[start]
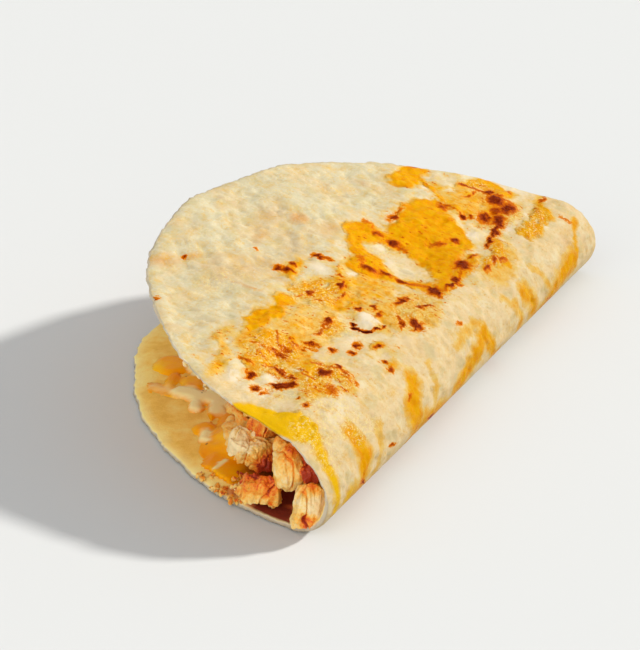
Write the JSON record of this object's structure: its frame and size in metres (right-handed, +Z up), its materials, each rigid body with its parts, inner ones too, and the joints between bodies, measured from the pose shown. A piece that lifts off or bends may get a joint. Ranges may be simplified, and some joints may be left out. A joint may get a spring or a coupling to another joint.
{
  "type": "crispy taco",
  "caption": "Griddled corn tortilla folded over chicken and melted cheese, lying on its side, with cheese browned on to the outside.",
  "frame": {"origin": "under the middle of the whole taco, on the surface it lies on", "axes": "+X along the fold, from the end with the open filling to the other; +Y from the fold to the open rim; +Z up"},
  "size_m": [0.152, 0.0796, 0.0357],
  "materials": {
    "tortilla": "matt, slightly greasy",
    "cheese": "glossy",
    "chicken": "moist"
  },
  "bodies": {
    "root": {"tortilla": "tortilla", "cheese_crust_far": "cheese", "cheese_crust_near": "cheese", "melted_cheese": "cheese", "chicken_piece_1": "chicken", "chicken_piece_2": "chicken", "chicken_piece_3": "chicken", "chicken_piece_4": "chicken", "chicken_piece_5": "chicken", "chicken_piece_6": "chicken", "chicken_filling": "chicken"}
  },
  "joints": []
}
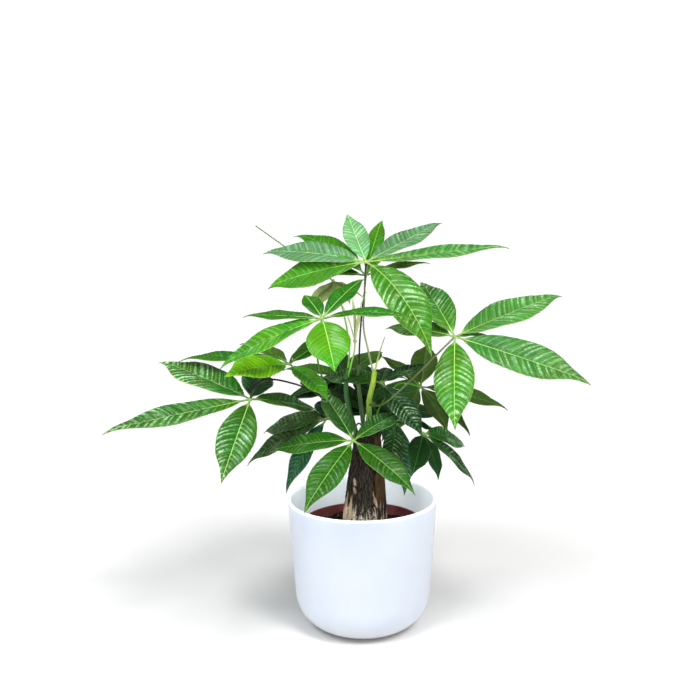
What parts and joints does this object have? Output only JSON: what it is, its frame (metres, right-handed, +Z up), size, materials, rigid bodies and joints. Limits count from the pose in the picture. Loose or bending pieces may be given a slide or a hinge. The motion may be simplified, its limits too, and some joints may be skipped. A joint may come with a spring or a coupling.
{
  "type": "potted money tree",
  "caption": "Potted money tree: a thick stump trunk with young shoots and hand-shaped leaves, in a nursery pot inside a round-bottomed white planter",
  "frame": {"origin": "middle of the planter's flat underside, where it rests on a table", "axes": "+Z up along the planter's axis, +X to the right along the widest spread of the leaves, +Y to the back"},
  "size_m": [0.469, 0.3257, 0.4456],
  "materials": {
    "glaze": "white satin glaze with a faint blue tint",
    "nursery_plastic": "dark red-brown moulded plastic",
    "soil": "dark crumbly potting soil with a few pale bits",
    "bark": "grey-brown fissured bark with paler scars",
    "green_stem": "smooth young stem, yellow-green to mid green",
    "leaf_bright": "glossy quilted leaf, bright green with paler veins",
    "leaf_mid": "glossy quilted leaf, mid green",
    "leaf_deep": "glossy quilted leaf, dark blue-green",
    "leaf_olive": "leaf turned away from the light, olive green",
    "leaf_pale": "soft young leaf, pale grey-green to cream-green"
  },
  "bodies": {
    "root": {"planter": "glaze", "nursery_pot": "nursery_plastic", "soil": "soil", "trunk": "bark", "shoot_main": "green_stem", "shoot_left": "green_stem", "shoot_back": "green_stem", "leaf_crown": "leaf_bright", "leaf_crown_back": "leaf_mid", "leaf_bright": "leaf_bright", "leaf_right": "leaf_bright", "leaf_left": "leaf_bright", "leaf_left_upper": "leaf_mid", "leaf_front": "leaf_mid", "leaf_left_low": "leaf_deep", "leaf_right_mid": "leaf_olive", "leaf_right_low": "leaf_deep", "leaf_centre": "leaf_deep", "leaf_hanging": "leaf_deep", "leaf_inner": "leaf_deep", "leaf_young_grey": "leaf_pale", "leaf_young_pale": "leaf_pale", "leaf_back_olive": "leaf_olive", "leaf_back_left": "leaf_deep", "leaf_back_low": "leaf_deep"}
  },
  "joints": []
}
[end]
> **Exercise**
Each line that holds the word "pose" should be extracted from the records.

> **Answer for this exercise**
Write the JSON record of this object's structure: its frame and size in metres (right-handed, +Z up), its materials, each rigid body with its parts, inner ones too, and the joints between bodies, measured from the pose shown. A piece that lifts off or bends may get a joint. Ranges may be simplified, and some joints may be left out. A joint may get a spring or a coupling to another joint.
What parts and joints does this object have? Output only JSON: what it is, its frame (metres, right-handed, +Z up), size, materials, rigid bodies and joints. Limits count from the pose in the picture. Loose or bending pieces may be given a slide or a hinge. The motion may be simplified, its limits too, and some joints may be skipped. A joint may come with a spring or a coupling.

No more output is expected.